"Ingegnere per vocazione, fotografo per passione"
 

“Comunità Autonoma” di Giorgio Lunelli

A proposito di “radici” e di identità (di cui ho parlato nel mio post) riporto volentieri il pensiero di Giorgio Lunelli pubblicato il 24 aprile 2012 sul suo sito. (segnalo inoltre l’intervento su “politica è responsabilità”)

“La dimensione identitaria non può essere l’elemento costitutivo e caratterizzante dell’Autonomia. Se così fosse, l’Autonomia sarebbe solo luogo delle radici, non capacità di protendere i rami verso il mondo. L’Autonomia deve essere predisposizione a rafforzare – grazie all’autogoverno – le forze vive di un territorio, a fare meglio e prima, a consentire un incrocio fecondo (e non di rottura) tra i flussi e i luoghi. Guai se l’autonomia si riduce all’apologia del campanile, alla esaltazione della particolarità, alla presunzione dell’autosufficienza e al primato dell’autoreferenzialità.

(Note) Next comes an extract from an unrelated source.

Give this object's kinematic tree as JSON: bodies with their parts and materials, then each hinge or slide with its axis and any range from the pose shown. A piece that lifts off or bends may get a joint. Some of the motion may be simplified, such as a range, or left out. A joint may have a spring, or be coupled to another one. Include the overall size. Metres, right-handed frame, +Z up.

L’Autonomia deve essere – sempre più – occasione di rafforzamento di una Comunità. Soprattutto se questa Comunità – come nel caso del Trentino – non è una cifra unica, ma è, piuttosto, l’insieme di tante comunità che nei secoli hanno cercato di darsi delle regole prima ancora di stabilire dei diritti derivanti dall’appartenenza. Ciò anche per fronteggiare i limiti e i bisogni derivanti dalla morfologia alpina.

I nostri territori non sono mai stati luogo della chiusura. Non possono diventarlo oggi che il mondo è diventato piccolo e tutto gira così veloce: sarebbe sciocco e controproducente. Per questo ho sempre sostenuto che “la terra è di chi la ama, non di chi la possiede” che evidenzia l’importanza del sentirsi appartenenti ad una comunità quale processo di partecipazione, non mai di semplice effetto di un diritto. Perché comunità è innanzitutto condivisione; sono le relazioni, a fare una comunità. E una “Comunità Autonoma” è espressione che non si limita ad evidenziare una particolare condizione, piuttosto un obiettivo che si rinnova ogni giorno.

Ciò rende ancor più evidente il ruolo essenziale della politica e la necessità di ripensare alle forme della politica. A partire dalla dimensione territoriale: un partito, cioè, che sappia proporre soluzioni originarie alla perdita di legami sociali, alla crisi dei meccanismi partecipativi, alla cultura plebiscitaria, a tutto ciò che han fatto sì che i partiti diventassero solo macchine elettorali.”